Posted: Wed Nov 04, 2009 1:26 am
by Greg Strong
I'm using SSE2 functions for what was supposed to be very fast pawn structure analysis, and it has turned out to be quite slow. Now I think I've tracked down the problem, but I don't know what to do about it. I think the problem is that even the smallest trivial functions are not being inlined, despite my best efforts (like making sure that agressive inlining is turned on in the project settings, using the __inline keyword, etc.)

I've encapsulated the __128i data type for clarity.

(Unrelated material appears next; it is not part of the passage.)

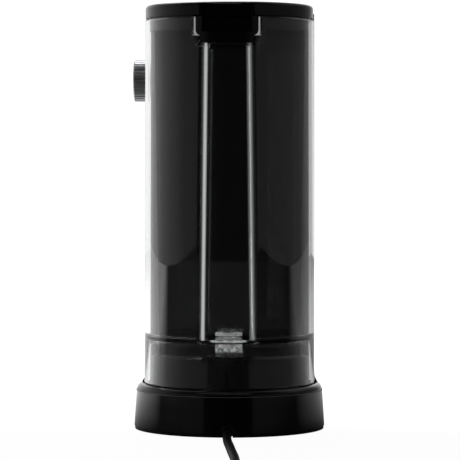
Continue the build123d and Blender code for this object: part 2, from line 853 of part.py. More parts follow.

Here's a fragment of the class, with a very simple function that seems to me like it should inline...

Code: Select all

class xmm128i
{
  private:
	__m128i m_data;

  public:
	xmm128i( __m128i *source )
	{ m_data = _mm_load_si128( source ); }

	xmm128i( __m128i source ): m_data(source) { }

	xmm128i( xmm const &source )
	{ _mm_load_si128( &source.As128i ); }

	~xmm128i() { }

	operator __m128i()
	{ return m_data; }


	// very simple operator ...

	xmm128i operator &( __m128i const &other )
	{ return xmm128i( _mm_and_si128( m_data, other ) ); }

	// many more operators ...
}
The operator & is (intented to be) a totally trivial wrapper around the _mm_and_si128 compiler intrinsic. I just can't imagine why it refuses to inline, but with me using these operators frequently and every one adding the overhead of a function call, the code that should be fast is winding up being very, very slow...

Does anyone have any idea what's going on?!? I'm using Visual C++ 2008.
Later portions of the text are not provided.